On Jul 1, 10:36 am, (Steve Willner) wrote:
.... They seem to
be assuming a perfect emitter and a factor of 2.25 for the ratio of
radiating surface to greenhouse area. These strike me as very
conservative assumptions.


Perhaps they are trying to compensate somehow for their apparent
assumption of agriculture only in mid-summer?

Since you're going to need electricity for many other purposes anyway,
I like the idea of using LEDs in both lunar and martian
agriculture.


Notice that the electricity you have to supply to the LEDs, depending
on assumptions, is more than you would have to supply to heaters.
Take a look at Fig 9 in the Hublitz et al. paper.


Which shows not electricity specifically, but heat gain. And not from
LED illumination, but from incandescent lamps. Apples and oranges
comparison. What I thought we were now talking about is a system
where most heat is supplied separately from illumination. Fig. 9
suggests to me that you might as well separate the two functions.
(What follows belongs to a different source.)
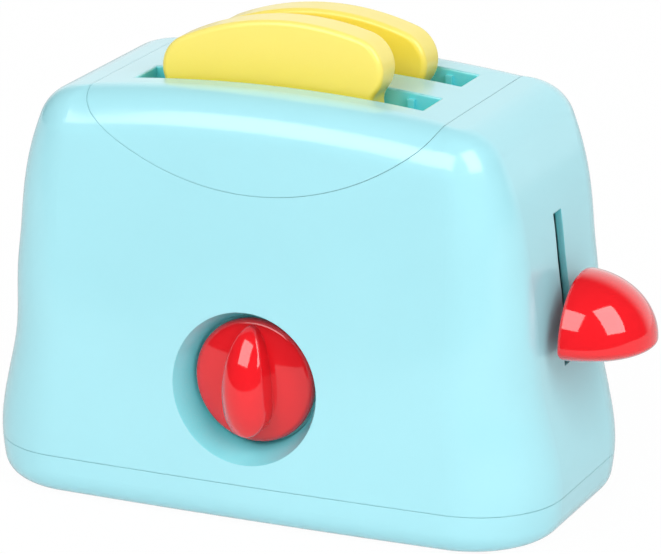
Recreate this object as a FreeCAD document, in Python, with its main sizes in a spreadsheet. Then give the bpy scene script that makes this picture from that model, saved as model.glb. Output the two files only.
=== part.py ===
import FreeCAD, Part
import math
import os
import re

import Sketcher
from FreeCAD import Placement, Rotation, Vector

# Toy pop-up toaster. Millimetres, +Z up, +X towards the lever, -Y towards the dial.
# The origin is the centre of the flat underside that the toaster stands on.

SIZES = [
    # housing form
    ("shell_height", 135.0, "height of the housing at the crown"),
    ("top_half_length", 75.4, "half length of the housing sides, carried up to the crown"),
    ("length_taper", 0.074, "half length gained per mm down"),
    ("swell", 7.0, "outward bow of the end walls at mid height"),
    ("flare", 8.1, "outward flare of the end walls at the foot"),
    ("flare_top", 54.8, "height where the flare begins"),
    ("flare_bottom", 11.7, "height where the flare is full"),
    ("top_half_depth", 43.2, "half depth of the housing sides, carried up to the crown"),
    ("depth_taper", 0.059, "half depth gained per mm down"),
    ("shoulder", 5.6, "half length lost again at the crown"),
    ("shoulder_start", 102.0, "height where that loss begins"),
    ("side_bow", 2.1, "outward bow of the front and back walls in plan, at the foot"),
    ("top_corner", 14.4, "plan corner radius at the crown"),
    ("corner_taper", 0.119, "plan corner radius gained per mm down"),
    ("top_round", 14.8, "rounding between the top and the sides"),
    ("foot_round", 7.7, "rounding between the sides and the underside"),
    ("top_ease", 0.78, "rounding under the top that is lost per mm of wall"),
    ("crown_radius", 470.0, "radius of the crowned top, across the length"),
    ("wall", 2.3, "wall of every turquoise moulding"),
    # splits of the housing
    ("parting_height", 13.4, "height of the joint between shell and base tray"),
    ("parting_gap", 0.1, "groove at that joint"),
    ("seam_half_length", 61.3, "half length of the top panel"),
    ("seam_radius", 87.0, "radius of the panel's curved lower edge"),
    ("seam_low", 105.6, "height of the lowest point of that edge"),
    ("seam_corner", 20.0, "radius that leads that edge into the panel's straight sides"),
    ("seam_gap", 0.1, "groove between panel and shell"),
    ("ledge_width", 2.0, "width of the ledge that carries the panel's edge"),
    ("lip_height", 3.0, "how far the base tray's lip rises into the shell"),
    ("lip_wall", 1.8, "thickness of the lip and of the ledge"),
    ("band_height", 5.0, "height of the band that ties the lip to the tray"),
    ("fit_gap", 0.15, "clearance of parts that slip into each other"),
    # bread slots
    ("slot_half_length", 48.2, "half length of a bread slot"),
    ("slot_width", 15.0, "width of a bread slot"),
    ("slot_centre", 15.4, "distance of each slot's centre line from the middle"),
    ("slot_edge", 0.7, "rounding of the slot's rim"),
    ("well_floor", 113.0, "height of the lower end of the slot walls"),
    ("well_wall", 2.0, "thickness of the slot walls"),
    ("guide_rib_at", 38.6, "distance of the guide ribs from the middle"),
    ("guide_rib_width", 2.3, "width of a guide rib"),
    ("guide_rib_depth", 1.2, "how far a guide rib stands into the slot"),
    ("guide_rib_drop", 3.7, "how far below the crown the guide ribs end"),
    # lever slot
    ("lever_slot_low", 50.3, "lower end of the lever slot"),
    ("lever_slot_high", 98.6, "upper end of the lever slot"),
    ("lever_slot_width", 6.6, "width of the lever slot"),
    # dial and its recess
    ("dial_height", 44.9, "height of the dial's axis"),
    ("dial_radius", 20.0, "radius of the dial's disc"),
    ("dial_rim", 2.6, "thickness of the disc at its rim"),
    ("dial_dome", 2.0, "rise of the disc's face at its centre"),
    ("dial_gap", 0.5, "space behind the disc"),
    ("recess_radius", 24.3, "radius of the recess at the face"),
    ("recess_floor_radius", 20.5, "radius of the recess at its floor"),
    ("recess_depth", 10.3, "depth of the recess"),
    ("shaft_radius", 4.0, "radius of the dial's shaft in its bearing"),
    ("spindle_radius", 3.0, "radius of the shaft's thin end"),
    ("running_gap", 0.05, "radial running clearance of shafts and guides"),
    ("bearing_length", 4.0, "length of the bearing behind the recess floor"),
    ("bearing_wall", 4.0, "wall of that bearing"),
    ("shaft_shoulder", 0.2, "how far the thick shaft stands past its bearing"),
    ("shaft_tap", 9.0, "depth of the screw hole in the shaft"),
    ("dial_edge", 2.0, "rounding of the disc's rim"),
    ("grip_half_width", 7.3, "half width of the grip at its widest level"),
    ("grip_middle", -6.7, "height of that level, from the dial axis"),
    ("grip_rise", 25.1, "grip: from that level up to its top end"),
    ("grip_drop", 9.7, "grip: from that level down to its foot end"),
    ("grip_reach", 11.7, "how far the grip stands out from the disc's rim"),
    ("grip_arch", 26.0, "radius of the grip's front, seen from the side"),
    ("grip_arch_at", -1.6, "height of the grip's foremost level, from the dial axis"),
    ("grip_crown", 8.8, "radius of the grip's front, seen from above"),
    ("grip_edge", 1.2, "rounding of the grip's front edge"),
    ("hub_radius", 4.6, "radius of the cam's hub"),
    ("lobe_radius", 8.0, "reach of the release lobe"),
    ("lobe_width", 5.0, "width of the release lobe"),
    ("lobe_length", 4.0, "length of the release lobe along the axis"),
    ("lug_radius", 9.0, "reach of the stop lug"),
    ("lug_width", 4.0, "width of the stop lug"),
    ("lug_length", 3.0, "length of the stop lug along the axis"),
    ("stop_half_width", 4.6, "half width of the stop block"),
    ("stop_gap", 1.4, "space between the hub and the stop block"),
    ("stop_thickness", 4.0, "thickness of the stop block"),
    ("cam_length", 21.2, "distance from the bearing to the cam's far end"),
    ("cam_gap", 0.4, "space between the bearing and the cam"),
    # lift mechanism
    ("post_at", 53.0, "distance of each guide post from the middle"),
    ("post_radius", 2.5, "radius of a guide post"),
    ("socket_radius", 4.4, "radius of the sockets that hold the posts"),
    ("post_seat", 4.0, "length of post held in the upper socket"),
    ("post_end_gap", 0.5, "space above a post's upper end"),
    ("post_recess", 1.5, "how deep a post stands in the chassis plate"),
    ("post_tap", 9.0, "depth of the screw hole in a post"),
    ("bushing_radius", 5.0, "radius of a carriage bushing"),
    ("bushing_low", 50.0, "height of the bushings' lower ends, lever down"),
    ("tray_top", 70.3, "height of the tray floors, lever down"),
    ("tray_floor", 2.9, "thickness of a tray floor"),
    ("tray_half_length", 46.0, "half length of a tray"),
    ("tray_lip", 1.2, "thickness of a tray's side lips"),
    ("tray_lip_height", 4.0, "height of a tray's side lips"),
    ("seat_rise", 1.9, "height of the seat strip in the front tray"),
    ("seat_half_width", 3.0, "half width of the seat strip"),
    ("slice_gap", 0.3, "space between a slice and a tray's side lip"),
    ("beam_height", 6.0, "height of the beams that join the trays"),
    ("beam_width", 8.0, "width of those beams"),
    ("link_half_width", 5.0, "half width of the links between trays and end beams"),
    ("link_root", 8.0, "length of link under a tray"),
    ("catch_low", 50.0, "height of the catch's lower end, lever down"),
    ("catch_height", 3.0, "thickness of the catch"),
    ("catch_reach", 4.5, "reach of the catch from the middle"),
    ("catch_half_length", 2.0, "half length of the tongue that carries the catch"),
    ("catch_half_width", 2.5, "half width of tongue and catch"),
    ("lever_low", 57.5, "height of the lever arm's lower edge, lever down"),
    ("lever_high", 65.5, "height of the lever arm's upper edge, lever down"),
    ("lever_thickness", 3.6, "thickness of the lever arm"),
    ("lever_root", 60.5, "distance of the arm's inner end from the middle"),
    ("tip_depth", 11.0, "how far the lever arm reaches into the knob"),
    ("fork_length", 11.0, "length of the fork that holds the arm"),
    ("fork_wall", 2.2, "thickness of the fork's cheeks"),
    ("fork_floor", 1.5, "thickness of the fork below the arm"),
    ("pin_radius", 1.2, "radius of the pins through fork and arm"),
    ("pin_inset", 2.75, "distance of the inner pin from the arm's inner end"),
    ("pin_spacing", 5.2, "distance between the two pins"),
    ("spring_radius", 4.1, "mean radius of a lift spring"),
    ("spring_wire", 0.8, "wire diameter of a lift spring"),
    ("spring_turns", 6.0, "turns of a lift spring"),
    ("spring_gap", 0.2, "space at each end of a spring"),
    # lever knob
    ("knob_gap", 4.16, "space between the end wall and the knob's flat face"),
    ("knob_reach", 24.5, "how far the knob stands out from that face"),
    ("knob_half_width", 20.9, "half width of the knob"),
    ("knob_middle", 60.5, "height of the knob's widest level"),
    ("knob_rise", 20.6, "height of the dome above that level"),
    ("knob_drop", 6.4, "depth of the belly below that level"),
    ("knob_end_gap", 0.2, "space beyond the arm's tip in the knob"),
    # chassis
    ("chassis_top", 18.0, "height of the chassis plate's top"),
    ("chassis_plate", 3.0, "thickness of the chassis plate"),
    ("chassis_half_length", 69.0, "half length of the chassis plate"),
    ("chassis_half_depth", 31.0, "half depth of the chassis plate"),
    ("chassis_corner", 6.0, "corner radius of the chassis plate"),
    ("foot_boss_height", 6.0, "height of the lower post sockets"),
    ("standoff_x", 62.0, "chassis screws: distance along the length"),
    ("standoff_y", 24.0, "chassis screws: distance along the depth"),
    ("standoff_radius", 4.5, "radius of standoffs and screw bosses"),
    ("housing_screw_x", 74.1, "housing screws: distance along the length"),
    ("housing_screw_y", 35.4, "housing screws: distance along the depth"),
    ("housing_boss_top", 32.0, "upper end of the shell's screw bosses"),
    ("boss_cap", 2.0, "solid end of those bosses above the screw hole"),
    ("web_length", 16.0, "reach of the webs that tie those bosses to the corners"),
    ("screw_pocket", 4.0, "depth of the pockets in the underside"),
    # springs and leaves of the latch
    ("leaf_thickness", 0.8, "thickness of the steel leaves"),
    ("latch_face", 6.2, "distance of the latch finger from the middle"),
    ("latch_front", 12.0, "how far the latch finger reaches to the front"),
    ("latch_back", 3.0, "how far the latch finger reaches to the back"),
    ("leaf_foot", 11.8, "length of a leaf's foot"),
    ("leaf_rise", 5.0, "how far the leaves rise above the dial's axis"),
    ("leaf_screw_at", 7.1, "distance of a leaf's screws from its upright"),
    ("latch_screw_front", 8.0, "front screw of the latch finger, from the middle"),
    ("latch_screw_back", 1.0, "back screw of the latch finger, from the middle"),
    ("leaf_boss_radius", 3.2, "radius of the bosses under the leaf screws"),
    ("leaf_boss_height", 3.5, "height of those bosses"),
    ("hook_gap", 0.3, "space between the catch and the hook above it"),
    ("hook_overlap", 1.3, "how far the hook stands over the catch"),
    ("drag_centre", 21.0, "distance of the drag leaf from the middle, to the front"),
    ("drag_width", 6.0, "width of the drag leaf"),
    ("drag_gap", 0.1, "space between drag leaf and hub"),
    # screws
    ("screw_radius", 1.3, "radius of a screw's thread"),
    ("head_radius", 2.8, "radius of a screw's head"),
    ("head_height", 1.8, "height of a screw's head"),
    ("thread_gap", 0.05, "clearance round a thread"),
    ("pass_gap", 0.3, "clearance of a hole that a screw passes"),
    ("screw_bite", 6.0, "length of thread in a standoff or a post"),
    ("leaf_bite", 4.5, "length of a leaf screw's thread below the leaf"),
    ("dial_bite", 8.0, "length of the dial screw's thread in the shaft"),
    ("base_thread", 20.0, "length of a base screw's thread"),
    ("hole_spare", 1.0, "depth of a screw hole past the end of its screw"),
    ("cross_length", 3.4, "length of each slot of the cross in a screw's head"),
    ("cross_width", 0.8, "width of those slots"),
    ("cross_depth", 1.0, "depth of those slots"),
    # bread slices
    ("bread_height", 80.0, "height of a slice"),
    ("bread_thickness", 12.0, "thickness of a slice"),
    ("bread_half_width", 37.3, "half width of the slice's head"),
    ("bread_waist", 32.7, "half width of the slice below its head"),
    ("bread_top_radius", 85.5, "radius of the slice's top"),
    ("bread_shoulder", 10.8, "radius of the slice's shoulders"),
    ("bread_neck", 6.2, "radius of the hollow below the head"),
    ("bread_foot", 6.0, "radius of the slice's lower corners"),
    ("bread_edge", 1.8, "rounding of the slice's edges"),
    ("bread_rest", 0.3, "space under a slice"),
    ("front_bread_x", 3.0, "place of the front slice's foot along its slot"),
    ("rear_bread_x", 0.9, "place of the rear slice's foot along its slot"),
    ("front_bread_tilt", 5.4, "lean of the front slice in its slot, degrees"),
    ("rear_bread_tilt", 2.1, "lean of the rear slice in its slot, degrees"),
]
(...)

It
also suggests to me that, as long the simplest and most manageable
design is an opaque insulating shell over your plants, you might as
well simplify further and locate agriculture in a lava tube, not on
the surface. Solar storm particles would drill right through that
insulating layer and (probably) kill your plants, unless the shell is
covered with very thick pile of Martian regolith. Well, nature might
have prefabricated such shielding: cave ceilings. Why waste it?